Was it monsoon that played truant? Experts think otherwise. In fact, the region has experienced deficit rainfall this year, as much as the India Meteorological Department (IMD) had predicted. Satellite pictures of the Himalayan region during this time show monsoon clouds in the north and south direction. When these clouds moved northwards, a favourable condition for rains was created because the Westerlies had already pumped a lot of moisture here. This led to the rainfall, which is not unusual, says D S Pai, director of the National Climate Centre and lead forecaster of the monsoon.
“Increased human activity on the floodways without basic understanding of the river course is the reason for the devastation,” says K S Valdiya, geologist and former member of scientific advisory committee to the prime minister.
A river is flanked by floodways, and then floodplains, on its either sides.
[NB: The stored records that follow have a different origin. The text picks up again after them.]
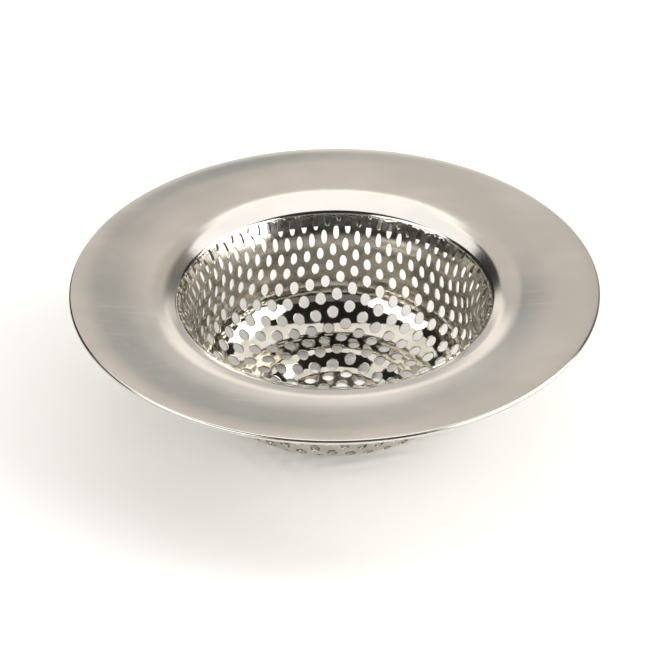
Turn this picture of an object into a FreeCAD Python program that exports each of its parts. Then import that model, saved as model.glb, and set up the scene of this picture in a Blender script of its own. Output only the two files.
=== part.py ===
import FreeCAD, Part
import math
import os

import Sketcher
from FreeCAD import Vector

# Basket strainer for a kitchen sink drain, in millimetres, +Z up.
# Two pressed stainless sheets: a wide rim flange, and a perforated basket nested inside its skirt.
# Origin: the centre of the underside of the basket, where the strainer stands on a flat surface.

os.makedirs("parts", exist_ok=True)
doc = FreeCAD.newDocument("basket_strainer")

# ---------------------------------------------------------------- driving dimensions
DIMENSIONS = {
    # rim flange
    "rim_radius": 57.15,            # outside of the hemmed edge
    "rim_height": 31.6,             # top of the flat band above the origin
    "rim_sheet": 0.5,
    "hem_thickness": 1.1,           # both layers and the air between them
    "hem_width": 3.6,               # width folded back under the rim
    "hem_bend": 0.53,
    "flat_band": 4.6,               # level band inside the folded edge
    "band_bend": 12.0,
    "crease_radius": 40.0,          # where the dished rim turns into the shoulder
    "crease_height": 30.6,
    "shoulder_radius": 36.6,
    "shoulder_height": 29.75,
    "knee_height": 28.6,            # shoulder turning down into the skirt
    "skirt_bottom": 25.7,
    "crease_bend": 2.0,
    "shoulder_bend": 9.0,
    "knee_bend": 1.6,
    # strainer basket, outside faces
    "basket_sheet": 0.45,
    "disc_radius": 12.5,            # sunken disc the strainer stands on
    "tread_height": 2.9,            # ring-shaped step around the disc
    "tread_inner": 16.3,
    "tread_outer": 22.85,
    "wall_radius": 31.25,
    "corner_height": 8.0,           # chamfer and wall meet here before rounding
    "flare_height": 22.75,          # wall starts to open towards the mouth
    "mouth_radius": 33.9,
    "mouth_height": 28.2,
    "disc_bend": 3.45,
    "step_bend": 2.55,
    "tread_bend": 9.3,
    "corner_bend": 11.4,
    "flare_bend": 14.0,
    # perforation of the flat blank the basket is drawn from
    "hole_diameter": 2.6,
    "hole_pitch": 4.18,
    "row_angle": 15.9,              # one row of holes, from +X towards +Y, in degrees
    "hole_offset_x": -0.52,          # hole nearest the axis
    "hole_offset_y": -1.55,
    "least_notch": 0.5,             # a hole that the trimmed edge cuts shallower than this is left out
}

sheet = doc.addObject("Spreadsheet::Sheet", "Dims")
for row, (alias, number) in enumerate(DIMENSIONS.items(), start=1):
    sheet.set(f"A{row}", alias)
    sheet.set(f"B{row}", str(number))
    sheet.setAlias(f"B{row}", alias)
doc.recompute()


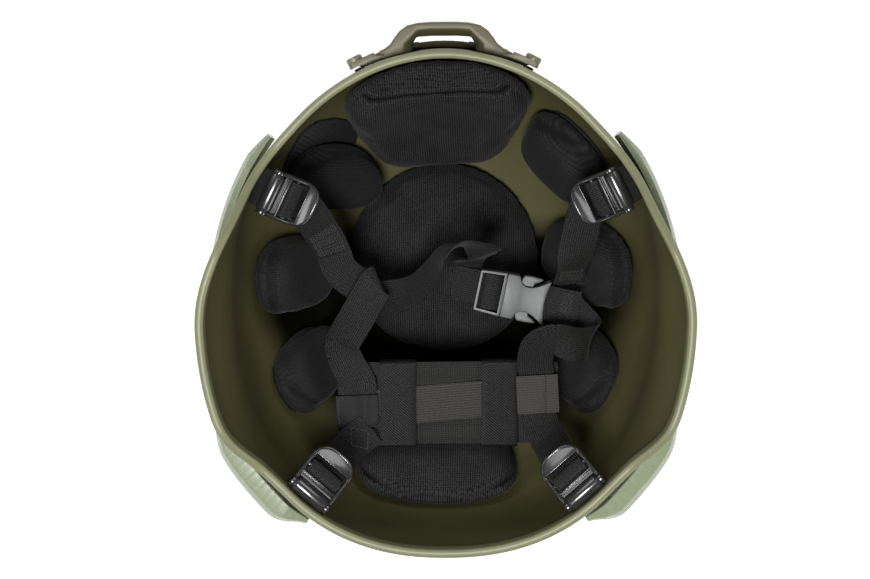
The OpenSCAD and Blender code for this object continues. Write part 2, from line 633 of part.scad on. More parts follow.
module strap_front_left() ribbon(concat(lock_loop(ANCHORS[0]), [
  [[-67.5, 32, 96], [0.7, 0.7, 0.1]], [[-63.5, 24, 89], [0.86, 0.45, 0.1]],
  [[-60.5, 16.4, 84.6], [0.98, 0.12, 0.1]]]));
module strap_front_right() ribbon(concat(lock_loop(ANCHORS[1]), [
  [[71.6, 24, 98.6], [0.95, -0.2, 0.1]], [[69, 10, 92], [0.8, 0, -0.5]], [[67, 1, 89], [0.8, 0.05, -0.4]]]));
module strap_rear_left() ribbon(concat(lock_loop(ANCHORS[2]), [
  [[-56, -86, 104], [-0.8, 0.5, 0]], [[-52, -79, 92.5], [-0.9, 0.3, 0]], [[-49.5, -70, 87.2], [-1, 0.1, 0]],
  [[-49.5, -58, 86.6], [-1, 0, 0]]]));
module strap_rear_right() ribbon(concat(lock_loop(ANCHORS[3]), [
  [[57, -86, 104], [-0.8, -0.5, 0]], [[53, -79, 92.5], [-0.9, -0.3, 0]], [[50.5, -70, 87.2], [-1, -0.1, 0]],
  [[50.5, -58, 86.6], [-1, 0, 0]]]));
module strap_side_left() ribbon([
  [[-61.3, 17.1, 80.5], [0.7, 0.7, 0.1]], [[-57.9, 8, 79.6], [0.64, 0.75, 0.1]],
  [[-50.2, 1.2, 80.6], [0.46, 0.88, 0.1]], [[-41.6, -1.1, 84], [0.15, 0.98, 0]],
  [[-36.4, 1.7, 88], [-0.35, 0.92, 0]], [[-38.7, -0, 91], [-0.45, 0.88, 0]],
  [[-47, -14.6, 89], [-0.5, 0.85, 0.05]], [[-54.8, -28.1, 86], [-0.6, 0.75, -0.1]],
  [[-57.4, -34.7, 83.8], [-0.85, 0.4, -0.2]], [[-53.7, -45.2, 84.2], [-0.95, -0.1, -0.05]],
  [[-48.1, -55.5, 85], [-1, -0.12, 0]], [[-50, -62, 85.1], [-1, 0, 0]],
  [[-49.5, -68.5, 85.1], [-1, 0, 0]]]);
module strap_side_right() ribbon([
  [[68, -16, 74.4], [0.7, 0.7, 0]], [[77, -25.6, 77.2], [0.7, 0.7, 0]],
  [[79.4, -31, 84], [0.3, 0.95, 0.1]], [[76, -33, 90.4], [0.1, 1, 0.1]],
  [[69, -32, 94.4], [-0.1, 1, 0.2]], [[59, -28.6, 96.4], [-0.3, 0.8, 0.4]],
  [[51.6, -32, 94.4], [-0.8, 0.5, 0.2]], [[48.9, -40, 90], [-1, 0.1, 0]],
  [[49.5, -49, 86.4], [-1, 0, 0]], [[50.5, -58, 85], [-1, 0, 0]],
  [[50.5, -68, 85], [-1, 0, 0]]]);

// A point given in the buckle's own axes, in the bowl's axes
function buckle_pt(p) = let (c = cos(buckle_turn), s = sin(buckle_turn))
  [buckle_x + p[0] * c - p[1] * s, buckle_y + p[0] * s + p[1] * c, buckle_h + p[2]];
function at_bar(list) = [for (p = list) [buckle_pt(p), [-sin(buckle_turn), cos(buckle_turn), 0]]];

module chin_strap_left() ribbon(concat([
  [[-42.1, -9.5, 74], [0.8, -0.5, 0.2]], [[-29.4, -7.9, 79], [0.7, -0.5, 0.5]],
  [[-16.6, -2.5, 84.4], [0.5, -0.45, 0.75]], [[-6.8, 8.4, 90], [0.35, -0.35, 0.85]],
  [[-0.2, 18.6, 95], [0.2, -0.1, 0.95]], [[9.7, 23.5, 97], [0, 0.25, 0.95]],
  [[19.6, 21.3, 95], [0.35, 0.6, 0.7]], [[24, 18.8, 90], [0.8, 0.45, 0.35]],
  [[20.5, 16, 83], [0.95, 0.25, -0.1]], [[14.6, 13, 76.6], [0.8, 0, -0.5]],
  [[11, 7, 72], [0.98, 0, -0.1]], [[13.2, -0.4, 71.2], [0.72, 0.7, 0]], [[18.2, -3.4, 71.6], [0.25, 0.97, 0]]],
  at_bar([[-9.4, 0, -7.2], [-6.3, 0, -4.4], [-5.9, 0, -0.6], [-6.5, 0, 1.7], [-9, 0, 2.7],
          [-11.6, 0, 1.6], [-12.5, 0, -1.8], [-12.6, 0, -4.6], [-15.2, 0, -6], [-20, 0, -6],
          [-28, 0, -5.6]])));
module chin_strap_right() ribbon(
  at_bar([[41, 0, 1.1], [32, 0, 2], [24.6, 0, 3.1], [21, 0, 3], [19.7, 0, 1], [19.7, 0, -1], [21, 0, -3],
          [24.6, 0, -3.1], [32, 0, -2], [41, 0, -1.1]]));

// Nape band, lying flat with two elastic loops round it and a webbing across it

band_y = -67;
webbing_l = band_w - 14;
webbing_w = 26;

module rounded(w, l, r) {
  hull() for (x = [r - w / 2, w / 2 - r], y = [r - l / 2, l / 2 - r]) translate([x, y]) circle(r = r);
}

module nape_band() in_bowl() color([0.08, 0.08, 0.08])
  translate([1, band_y, band_h]) linear_extrude(height = band_t) rounded(band_w, band_l, 3);

module nape_webbing() in_bowl() color([0.10, 0.10, 0.10])
  translate([-webbing_l / 2, band_y + 1 - webbing_w / 2, band_h + band_t + soft_gap])
    cube([webbing_l, webbing_w, web_t]);

elastic_t = 1.2;

module elastic_loop(x) in_bowl() color([0.06, 0.06, 0.06])
  translate([x - elastic_w / 2, band_y, band_h]) rotate([90, 0, 90]) linear_extrude(height = elastic_w) {
    inner_l = band_l + 2 * soft_gap;
    inner_h = band_t + web_t + 3 * soft_gap;
    translate([-inner_l / 2 - elastic_t, -soft_gap - elastic_t]) difference() {
      square([inner_l + 2 * elastic_t, inner_h + 2 * elastic_t]);
      translate([elastic_t, elastic_t]) square([inner_l, inner_h]);
    }
  }

module elastic_left() elastic_loop(-26.7);
module elastic_right() elastic_loop(29.3);

// Side release buckle, X from the plug to the socket

buckle_x = 32;
buckle_y = -6.4;
buckle_turn = -12;
mouth_gap = 0.4;

module at_buckle() {
  in_bowl() translate([buckle_x, buckle_y, buckle_h]) rotate([0, 0, buckle_turn]) children();
}

module socket_outline() {
  w = socket_w / 2;
  difference() {
    polygon([[0, -w + 1], [1, -w], [socket_l - 8, -w], [socket_l - 2, -w + 1.5], [socket_l, -w + 4],
             [socket_l, w - 4], [socket_l - 2, w - 1.5], [socket_l - 8, w], [1, w], [0, w - 1]]);
    for (side = [-1, 1]) translate([12, side * (w + 4)]) circle(r = 6.6);
    translate([socket_l + 8.4, 0]) circle(r = 10.2);
  }
}

cavity_l = 17;
bar_slot_x = 18.4;
web_slot = web_w / 2 + 0.5;

// Open for the arms at the mouth and the sides, with a bar for the webbing at the far end
module buckle_socket() at_buckle() color([0.17, 0.17, 0.18]) difference() {
  translate([0, 0, -socket_t / 2]) linear_extrude(height = socket_t) socket_outline();
  translate([-1, -socket_w / 2 + 2.4, -socket_t / 2 + 1.8])
    cube([cavity_l + 1, socket_w - 3.8, socket_t - 3.6]);
  translate([7.6, -socket_w, -socket_t / 2 + 1.8]) cube([8, 2 * socket_w, socket_t - 3.6]);
  translate([bar_slot_x, -web_slot, -socket_t]) cube([3, 2 * web_slot, 2 * socket_t]);
  for (z = [1.6, -1.6 - socket_t]) translate([bar_slot_x, -web_slot, z]) cube([20, 2 * web_slot, socket_t]);
}

module buckle_plug() at_buckle() color([0.17, 0.17, 0.18]) {
  w = socket_w / 2;
  translate([0, 0, -socket_t / 2 + 0.4]) linear_extrude(height = socket_t - 0.8) difference() {
    polygon([[-mouth_gap, -w + 0.3], [-mouth_gap, w - 0.3], [-frame_l + 1, w - 0.2], [-frame_l, w - 1],
             [-frame_l, -w + 1], [-frame_l + 1, -w + 0.2]]);
    translate([-frame_l + 2.6, -web_slot]) square([frame_l - 2.6 - 4.2, 2 * web_slot]);
  }
  translate([-10.3, -web_w / 2 - 1, -1.2]) cube([2.6, web_w + 2, 2.4]);
  translate([-1, -1.8, -1.6]) cube([14.5, 3.6, 3.2]);
  translate([-1, -socket_w / 2 + 2.4, -2]) cube([4, socket_w - 4.8, 4]);
}

module latch_arm(side) at_buckle() color([0.17, 0.17, 0.18])
  translate([0, 0, -1.9]) linear_extrude(height = 3.8) polygon([for (p = [
      [3.3, 7], [3.3, 9.6], [8.4, 9.4], [8.8, 11.2], [13.6, 11.2], [15.2, 9], [14.6, 7.4], [8, 7]])
    [p[0], side * p[1]]]);

module latch_arm_front() latch_arm(1);
module latch_arm_rear() latch_arm(-1);

shell();
rim_edging();
front_bracket();
bracket_screws();
bracket_nuts();
rail_left();
rail_right();
rail_spacers();
anchor_bolts();
anchor_nuts();
anchor_tab_front_left();
anchor_tab_front_right();
anchor_tab_rear_left();
anchor_tab_rear_right();
ladder_lock_front_left();
ladder_lock_front_right();
ladder_lock_rear_left();
ladder_lock_rear_right();
hook_patches();
crown_pad();
brow_pad();
nape_pad();
front_pad_left();
front_pad_right();
side_pad_left();
side_pad_right();
rear_pad_left();
rear_pad_right();
strap_front_left();
strap_front_right();
strap_side_left();
strap_side_right();
strap_rear_left();
strap_rear_right();
chin_strap_left();
chin_strap_right();
nape_band();
nape_webbing();
elastic_left();
elastic_right();
buckle_socket();
buckle_plug();
latch_arm_front();
latch_arm_rear();
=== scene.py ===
"""Combat helmet lying upside down on its crown: its looks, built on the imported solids.

Sizes are in millimetres in the bowl's own axes: X across the ears, Y to the brow, Z out of the bowl. Angles are
in degrees, and azimuths are counted from the right ear to the brow. Docstrings name a unit only where it is
another one. place() turns a point into the shared frame, in metres.
"""

import logging
import math
from dataclasses import dataclass, field
from enum import Enum
from typing import Optional, Sequence

import bpy
from mathutils import Matrix, Vector


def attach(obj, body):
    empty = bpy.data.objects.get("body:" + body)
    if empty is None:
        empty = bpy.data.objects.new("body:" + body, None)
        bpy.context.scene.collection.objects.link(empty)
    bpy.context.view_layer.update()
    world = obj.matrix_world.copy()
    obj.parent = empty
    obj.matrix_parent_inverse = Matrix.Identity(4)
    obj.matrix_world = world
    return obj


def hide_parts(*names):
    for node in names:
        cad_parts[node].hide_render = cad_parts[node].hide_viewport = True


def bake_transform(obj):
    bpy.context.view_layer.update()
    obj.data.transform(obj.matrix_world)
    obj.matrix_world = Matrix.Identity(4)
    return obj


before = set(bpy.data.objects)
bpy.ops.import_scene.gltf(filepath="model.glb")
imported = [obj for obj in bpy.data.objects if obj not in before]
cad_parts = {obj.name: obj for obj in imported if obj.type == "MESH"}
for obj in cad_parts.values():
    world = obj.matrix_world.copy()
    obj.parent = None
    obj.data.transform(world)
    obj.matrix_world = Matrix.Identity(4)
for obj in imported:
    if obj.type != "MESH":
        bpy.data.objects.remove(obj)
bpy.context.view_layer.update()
BOWL_Y = -4.425
ROOT = "helmet"
log = logging.getLogger("helmet")

Point = Sequence[float]
Pair = tuple[float, float]
Triple = tuple[float, float, float]
Station = tuple[Point, Point]
Piece = bpy.types.Object
Socket = bpy.types.NodeSocket


def place(p: Point) -> Vector:
    """Gives a point in the bowl's axes, as a point of the shared frame."""
    return Vector((p[0], p[1] + BOWL_Y, p[2])) / 1000


def soft(t: float) -> float:
    """Gives a smooth step from 0 to 1."""
    c = min(1.0, max(0.0, t))
    return c * c * (3 - 2 * c)


def turned(degrees: float) -> Pair:
    """Gives the cosine and the sine of an angle."""
    return math.cos(math.radians(degrees)), math.sin(math.radians(degrees))


def signed_pow(x: float, k: float) -> float:
    """Gives |x| to the power k with the sign of x."""
    return math.copysign(abs(x) ** k, x)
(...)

During heavy rainfall, rivers overflow into the floodways. In the past, people understood this nature of rivers, he says. But over the years, farming activities have diminished the difference between floodways and floodplains.
“Landslides and floods are more pronounced now because people have built houses on the rivers’ pathways and have uprooted trees that retained water,” he says. Floods, says Pai, are more noticeable now because the upper reaches of the mountains have new observation points.
A river takes about six months to reach the plains. The first showers percolate through the ground to fill up the springs which join streams and later become a river. Now, the soil cannot hold the water, leading to surface run-off and erosion, Valdiya adds. Considering these conditions, the government’s decision to set up more hydropower projects in Uttarakhand raises safety concerns. For, as Valdiya says, big ticket dam projects make a perfect recipe for disasters.